[EXERCISE AIM]:
Print exactly those lines that run from the beginning of the data to the line bearing "return min(1.0, grip", inclusive.

[INFORMATION SHOWN]:
╔══
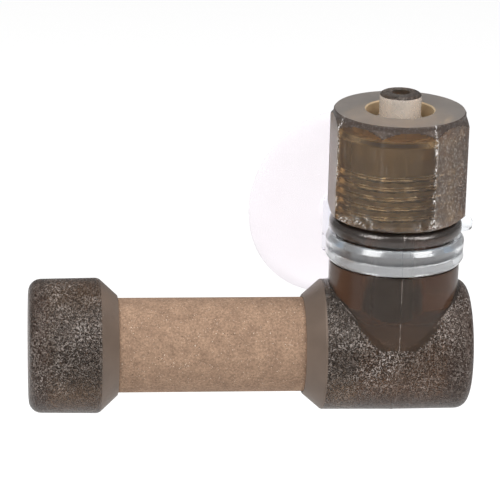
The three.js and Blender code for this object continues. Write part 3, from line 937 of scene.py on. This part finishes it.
def corner_wear(along, angle):
    """1 on the nut's gripped corners, at the foot beside them and on its one bruise, 0 on its flats."""
    from_corner = (angle - math.radians(NUT_CORNER_ANGLE)) % NUT_SIDE_ANGLE
    across = min(from_corner, NUT_SIDE_ANGLE - from_corner) * NUT_CORNER_RADIUS
    nearest = round((math.degrees(angle) - NUT_CORNER_ANGLE) / 45) % 8
    grip = 1.0 if nearest in GRIPPED_CORNERS else LIGHT_WEAR
    upright = bell(across, WORN_EDGE_WIDTH)
    foot = bell(along - NUT_BOTTOM - WORN_FOOT_HEIGHT, WORN_FOOT_SPREAD) * bell(across, WORN_FOOT_WIDTH)
    turn = (math.degrees(angle) - BRUISE_ANGLE + 180) % 360 - 180
    bruise = bell(turn, BRUISE_SPREAD_ANGLE) * bell(along - NUT_BOTTOM - BRUISE_HEIGHT, BRUISE_SPREAD)
    return min(1.0, grip * (upright + foot) + 2 * bruise)


def make_clamp_ring(material):
    corners = [
        (CLAMP_BORE_RADIUS, CLAMP_BOTTOM, 0.12),
        (CLAMP_RADIUS, CLAMP_BOTTOM, 0.12),
        (CLAMP_RADIUS, CLAMP_TOP - CLAMP_CHAMFER, 0.12),
        (CLAMP_RADIUS - CLAMP_CHAMFER, CLAMP_TOP, 0.12),
        (CLAMP_BORE_RADIUS, CLAMP_TOP, 0.12),
    ]
    mesh = turned(rounded(corners, closed=True), ALONG_Z, closed=True)
    show("hose_clamp", mesh, BENCH, "clamp", "clamp_ring", material)


def keyhole(radius, front, back):
    """A cutter for a round-bottomed slot along Y that leaves through the top of the socket block."""
    outline = [(radius, BOSS_TOP + 1), *arc_points(0, CUP_HEIGHT, radius, 0, -180), (-radius, BOSS_TOP + 1)]
    stand = Matrix.Translation((0, back, 0)) @ Matrix.Rotation(math.radians(90), 4, "X")
    return prism(outline, 0, back - front, bevel=0, turn=stand)


def make_holder(clear, frosted, block_material):
    ring_corners = [
        (RING_BORE_RADIUS, RING_BOTTOM, 0.12),
        (RING_RADIUS - 0.2, RING_BOTTOM, 0.12),
        (RING_RADIUS, RING_BOTTOM + 0.35, 0.15),
        (RING_RADIUS - 0.08, RING_CREASE - 0.08, 0.05),
        (RING_RADIUS - 0.2, RING_CREASE, 0.04),
        (RING_RADIUS - 0.04, RING_CREASE + 0.1, 0.06),
        (RING_RADIUS, RING_TOP - RING_BEVEL, 0.2),
        (RING_RADIUS - 0.35, RING_TOP, 0.15),
        (RING_BORE_RADIUS, RING_TOP, 0.12),
    ]
    ring_profile = divided(rounded(ring_corners, closed=True), spacing=0.3, closed=True)
    ring = turned(ring_profile, ALONG_Z, closed=True)
    side = BOSS_HALF_WIDTH - BOSS_CORNER
    block = [
        (-BOSS_HALF_WIDTH, BOSS_FRONT),
        (BOSS_HALF_WIDTH, BOSS_FRONT),
        *arc_points(side, BOSS_BACK - BOSS_CORNER, BOSS_CORNER, 0, 90),
        *arc_points(-side, BOSS_BACK - BOSS_CORNER, BOSS_CORNER, 90, 180),
    ]
    boss = prism(block, BOSS_BOTTOM, BOSS_TOP, bevel=0.25)
    boss = combined(boss, [rod(BOSS_NECK_CLEARANCE_RADIUS, 0, THROUGH)], "DIFFERENCE")
    web = prism(block, RING_BOTTOM + WEB_INSET, RING_TOP - WEB_INSET, bevel=0.15)
    web = combined(web, [rod(RING_INSIDE_WALL, 0, THROUGH)], "DIFFERENCE")
    tab_round = TAB_REACH - TAB_HALF_WIDTH
    tab_outline = [
        (-TAB_HALF_WIDTH, RING_INSIDE_WALL),
        (TAB_HALF_WIDTH, RING_INSIDE_WALL),
        *arc_points(0, tab_round, TAB_HALF_WIDTH, 0, 180),
    ]
    tab_turn = Matrix.Rotation(math.radians(TAB_ANGLE), 4, "Z")
    tab = prism(tab_outline, TAB_BOTTOM, TAB_TOP, bevel=0.3, turn=tab_turn)
    solid = combined(ring, [boss, web, tab], "UNION")
    cutters = [
        keyhole(POCKET_RADIUS, POCKET_FRONT, POCKET_BACK),
        keyhole(SLOT_RADIUS, POCKET_BACK - 0.5, BOSS_BACK + 1),
    ]
    mesh = combined(solid, cutters, "DIFFERENCE")

    def choose(centre, normal):
        if math.hypot(centre.x, centre.y) > RING_RADIUS + WALL_MARGIN:
            return block_material
        # The bevel and the band below the crease get the milkier copy, whose extra white share is a painted
        # silvery sheen.
        return frosted if centre.z > RING_TOP - RING_BEVEL or centre.z < RING_CREASE else clear

    show("clear_clip", mesh, HOLDER, "holder", "holder_ring", choose, sharp_angle=28)


def make_suction_cup(material):
    hollow_radius = CUP_RADIUS - CUP_LIP
    hollow = []
    for step in range(CUP_STEPS + 1):
        part = step / CUP_STEPS
        hollow.append(Vector((hollow_radius * part, CUP_PLANE - CUP_HOLLOW_DEPTH * (1 - part * part))))
    skirt_start = CUP_PLANE - CUP_RIM
    skirt_end = CUP_HUB_PLANE + CUP_SKIRT_END
    skirt = []
    for step in range(1, CUP_STEPS + 1):
        part = step / CUP_STEPS
        radius = CUP_RADIUS + (CUP_HUB_RADIUS - CUP_RADIUS) * part
        skirt.append((radius, skirt_start + (skirt_end - skirt_start) * part ** CUP_SKIRT_BEND, 0))
    rim_and_knob = rounded([
        (hollow_radius, CUP_PLANE, 0),
        (CUP_RADIUS, CUP_PLANE, 0.12),
        (CUP_RADIUS, skirt_start, 0.12),
        *skirt,
        (CUP_HUB_RADIUS, CUP_HUB_PLANE, 0.35),
        (KNOB_NECK_RADIUS, CUP_HUB_PLANE, 0.2),
        (KNOB_NECK_RADIUS, KNOB_HEAD_BACK, 0.2),
        (KNOB_HEAD_RADIUS, KNOB_HEAD_BACK, 0.25),
        (KNOB_HEAD_RADIUS, KNOB_HEAD_FRONT, 0.6),
        (0, KNOB_HEAD_FRONT, 0),
    ])
    mesh = turned(divided(hollow + rim_and_knob[1:], spacing=0.5), ALONG_Y)
    show("sucker", mesh, HOLDER, "cup", "suction_cup", material, sharp_angle=45)


# ---- studio ----

VIEW_AZIMUTH = -5.40
VIEW_ELEVATION = 18.96
VIEW_ROLL = 1.49
VIEW_DISTANCE = 306.98
VIEW_SHIFT_RIGHT = -14.03
VIEW_SHIFT_UP = 9.315
SENSOR_WIDTH = 36.0
PICTURE_HALF_WIDTH_AT_DISTANCE = 25.0

FLOOR_HALF_SIZE = 3.0
FLOOR_DROP = 0.08
FLOOR_GREY = 0.6
FLOOR_GLOW = 0.49           # the floor's own light, to the camera and through clear or smoke plastic
FLOOR_GLOW_ON_MATT = 0.8    # the share of it that falls on matt surfaces
SKY_LEAST = 0.25            # the sky's strength as reflections see it
SKY_MORE = (("Is Camera Ray", 0.75), ("Is Transmission Ray", 0.75), ("Is Diffuse Ray", 0.25))
TOP_LIGHT_POWER = 0.7
TOP_LIGHT_SIZE = (0.7, 0.7)
TOP_LIGHT_HEIGHT = 0.6
SIDE_LIGHT_POWER = 2.7
SIDE_LIGHT_SIZE = (0.30, 0.5)
SIDE_LIGHT_PLACE = (0.36, -0.30, 0.42)


def make_camera():
    """A long lens a foot away, a little to the left of square, looking down on the diffuser."""
    azimuth, elevation, roll = (math.radians(v) for v in (VIEW_AZIMUTH, VIEW_ELEVATION, VIEW_ROLL))
    back = Vector((
        math.sin(azimuth) * math.cos(elevation),
        -math.cos(azimuth) * math.cos(elevation),
        math.sin(elevation),
    ))
    level = Vector((math.cos(azimuth), math.sin(azimuth), 0))
    upright = back.cross(level)
    right = math.cos(roll) * level + math.sin(roll) * upright
    up = math.cos(roll) * upright - math.sin(roll) * level
    offset = right * VIEW_SHIFT_RIGHT + up * VIEW_SHIFT_UP + back * VIEW_DISTANCE
    camera = bpy.data.objects.new("camera", bpy.data.cameras.new("camera"))
    camera.data.sensor_width = SENSOR_WIDTH
    camera.data.lens = SENSOR_WIDTH * VIEW_DISTANCE / (2 * PICTURE_HALF_WIDTH_AT_DISTANCE)
    camera.data.clip_start = 0.01
    camera.matrix_world = (
        Matrix.Translation(crossing_point() + offset * MM) @ Matrix((right, up, back)).transposed().to_4x4()
    )
    bpy.context.scene.collection.objects.link(camera)
    bpy.context.scene.camera = camera


def make_floor():
    """A wide pale floor, well below the diffuser, which hangs from its cup."""
    edit = bmesh.new()
    bmesh.ops.create_grid(edit, x_segments=8, y_segments=8, size=FLOOR_HALF_SIZE)
    mesh = bpy.data.meshes.new("floor")
    edit.to_mesh(mesh)
    edit.free()
    floor = bpy.data.objects.new("floor", mesh)
    floor.location.z = CAD_BOX[0].z - FLOOR_DROP
    n = Nodes("pale_floor")
    n.set(Base_Color=(FLOOR_GREY, FLOOR_GREY, FLOOR_GREY, 1), Roughness=0.9, Emission_Color=(1, 1, 1, 1))
    path = n.add("ShaderNodeLightPath")
    seen = n.math("MAXIMUM", path.outputs["Is Camera Ray"], path.outputs["Is Transmission Ray"])
    on_matt = n.math("MULTIPLY", path.outputs["Is Diffuse Ray"], FLOOR_GLOW_ON_MATT)
    n.link(n.spread(n.math("MAXIMUM", seen, on_matt), 0.0, FLOOR_GLOW), n.shader.inputs["Emission Strength"])
    mesh.materials.append(n.material)
    bpy.context.scene.collection.objects.link(floor)


def make_light(name, size, power, position, target):
    light = bpy.data.lights.new(name, "AREA")
    light.shape = "RECTANGLE"
    light.size, light.size_y = size
    light.energy = power
    lamp = bpy.data.objects.new(name, light)
    lamp.location = position
    lamp.rotation_mode = "QUATERNION"
    lamp.rotation_quaternion = (Vector(target) - Vector(position)).to_track_quat("-Z", "Y")
    bpy.context.scene.collection.objects.link(lamp)


def make_sky():
    """A white sky, brighter to the camera and through the plastic than in reflections."""
    world = bpy.data.worlds.new("studio")
    world.use_nodes = True
    tree = world.node_tree
    background = tree.nodes["Background"]
    background.inputs["Color"].default_value = (1, 1, 1, 1)
    path = tree.nodes.new("ShaderNodeLightPath")
    strength = None
    for ray, more in SKY_MORE:
        add = tree.nodes.new("ShaderNodeMath")
        add.operation = "MULTIPLY_ADD"
        tree.links.new(path.outputs[ray], add.inputs[0])
        add.inputs[1].default_value = more
        if strength:
            tree.links.new(strength, add.inputs[2])
        else:
            add.inputs[2].default_value = SKY_LEAST
        strength = add.outputs["Value"]
    tree.links.new(strength, background.inputs["Strength"])
    bpy.context.scene.world = world


def make_lights():
    """Three soft boxes: one above, and one high at each side in front."""
    middle = (CAD_BOX[0] + CAD_BOX[1]) / 2
    above = middle + Vector((0.0, 0.0, TOP_LIGHT_HEIGHT))
    make_light("top_box", TOP_LIGHT_SIZE, TOP_LIGHT_POWER, above, middle)
    right, forward, up = SIDE_LIGHT_PLACE
    for name, side in (("left_box", -1), ("right_box", 1)):
        place = middle + Vector((right * side, forward, up))
        make_light(name, SIDE_LIGHT_SIZE, SIDE_LIGHT_POWER, place, middle)


# ---- everything ----

make_camera()
make_floor()
make_sky()
make_lights()
bpy.context.scene.view_settings.view_transform = "Standard"

pebbled = smoke_plastic(
    "smoke_pebbled", (0.55, 0.43, 0.345), haze=0.03, roughness=(0.28, 0.34),
    relief_depth=0.10, relief_size=0.20, sparkle_share=0.44, coat=0.2,
)
frosted = smoke_plastic(
    "smoke_frosted", (0.38, 0.285, 0.225), haze=0.32, roughness=(0.35, 0.45),
    relief_depth=0.006, relief_size=0.4,
)
smooth = smoke_plastic(
    "smoke_smooth", (0.62, 0.53, 0.46), haze=0.04, roughness=(0.14, 0.24), relief_depth=0.006, relief_size=0.6
)
gloss = smoke_plastic(
    "smoke_gloss", (0.62, 0.50, 0.44), haze=0.04, roughness=(0.2, 0.28),
    relief_depth=0.02, relief_size=0.3, coat=0.6, coat_ior=1.8,
)
pin = smoke_plastic(
    "smoke_pin", (0.96, 0.85, 0.74), haze=0.48, roughness=(0.22, 0.32), relief_depth=0.01, relief_size=0.25
)
# Painted light: the chamber's wall is a pale amber, hazy copy of the plastic, painted as the glow inside the
# barrel.
chamber_glow = smoke_plastic(
    "smoke_chamber", (0.95, 0.74, 0.47), haze=0.32, roughness=(0.25, 0.35), relief_depth=0.01, relief_size=0.4
)
thread = smoke_plastic(
    "smoke_thread", (0.88, 0.70, 0.52), haze=0.16, roughness=(0.25, 0.35), relief_depth=0.01, relief_size=0.3
)
inner = smoke_plastic(
    "smoke_inside", (0.95, 0.90, 0.85), haze=0.02, roughness=(0.25, 0.35), relief_depth=0.01, relief_size=0.4
)

make_tee(pebbled, frosted, smooth, gloss, pin, thread, chamber_glow, inner)
make_end_cap(pebbled, frosted, inner)
make_ceramic(porous_ceramic())
make_seals(silicone())
make_nut(
    flats=worn_nut_plastic(
        "nut_polished", (0.95, 0.89, 0.81), haze=0.02, roughness=(0.04, 0.12),
        relief_depth=0.005, sparkle_share=0.0,
    ),
    rough=worn_nut_plastic(
        "nut_rough", (0.56, 0.47, 0.41), haze=0.08, roughness=(0.28, 0.36), relief_depth=0.01, sparkle_share=0.17
    ),
    # Painted shade: the nut's upper chamfer band is a darkened, nearly opaque copy of the nut's plastic.
    shaded_band=worn_nut_plastic(
        "nut_chamfer", (0.10, 0.08, 0.07), haze=0.55, roughness=(0.28, 0.36),
        relief_depth=0.02, sparkle_share=0.03, ior=1.25,
    ),
    satin=worn_nut_plastic(
        "nut_satin", (0.74, 0.68, 0.63), haze=0.20, roughness=(0.4, 0.5), relief_depth=0.01, sparkle_share=0.03
    ),
    # Painted light: the wall of the hose hole is a pale gold, hazy copy of the plastic, painted as a glow of
    # light through it.
    lit_hole=smoke_plastic(
        "nut_hole", (0.97, 0.74, 0.47), haze=0.6, roughness=(0.25, 0.35), relief_depth=0.01, relief_size=0.4
    ),
    cavity=smoke_plastic(
        "nut_cavity", (0.95, 0.78, 0.56), haze=0.12, roughness=(0.25, 0.35), relief_depth=0.01, relief_size=0.4
    ),
    inner=inner,
)
make_clamp_ring(clear_plastic("clear_clamp", ior=1.3, milk=0.3))
make_holder(
    clear=clear_plastic("clear_ring", ior=1.49, milk=0.06),
    # Painted sheen: the extra white share on the ring's bevel and lower band stands in for silvery
    # reflections.
    frosted=clear_plastic("frosted_ring", ior=1.49, milk=0.15, coat=0.8),
    block_material=clear_plastic("clear_block", ior=1.13, milk=0.01),
)
make_suction_cup(soft_vinyl())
╚══
[RESPONSE TO THE EXERCISE]:
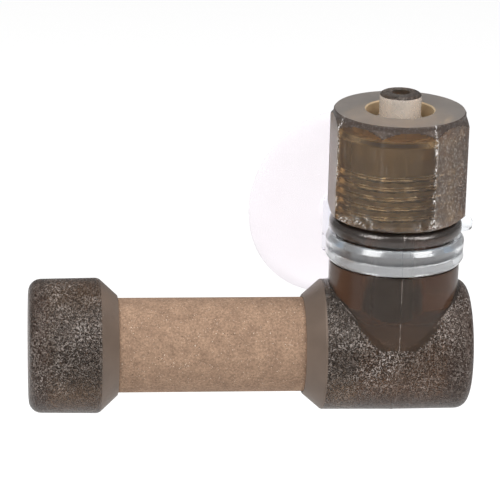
The three.js and Blender code for this object continues. Write part 3, from line 937 of scene.py on. This part finishes it.
def corner_wear(along, angle):
    """1 on the nut's gripped corners, at the foot beside them and on its one bruise, 0 on its flats."""
    from_corner = (angle - math.radians(NUT_CORNER_ANGLE)) % NUT_SIDE_ANGLE
    across = min(from_corner, NUT_SIDE_ANGLE - from_corner) * NUT_CORNER_RADIUS
    nearest = round((math.degrees(angle) - NUT_CORNER_ANGLE) / 45) % 8
    grip = 1.0 if nearest in GRIPPED_CORNERS else LIGHT_WEAR
    upright = bell(across, WORN_EDGE_WIDTH)
    foot = bell(along - NUT_BOTTOM - WORN_FOOT_HEIGHT, WORN_FOOT_SPREAD) * bell(across, WORN_FOOT_WIDTH)
    turn = (math.degrees(angle) - BRUISE_ANGLE + 180) % 360 - 180
    bruise = bell(turn, BRUISE_SPREAD_ANGLE) * bell(along - NUT_BOTTOM - BRUISE_HEIGHT, BRUISE_SPREAD)
    return min(1.0, grip * (upright + foot) + 2 * bruise)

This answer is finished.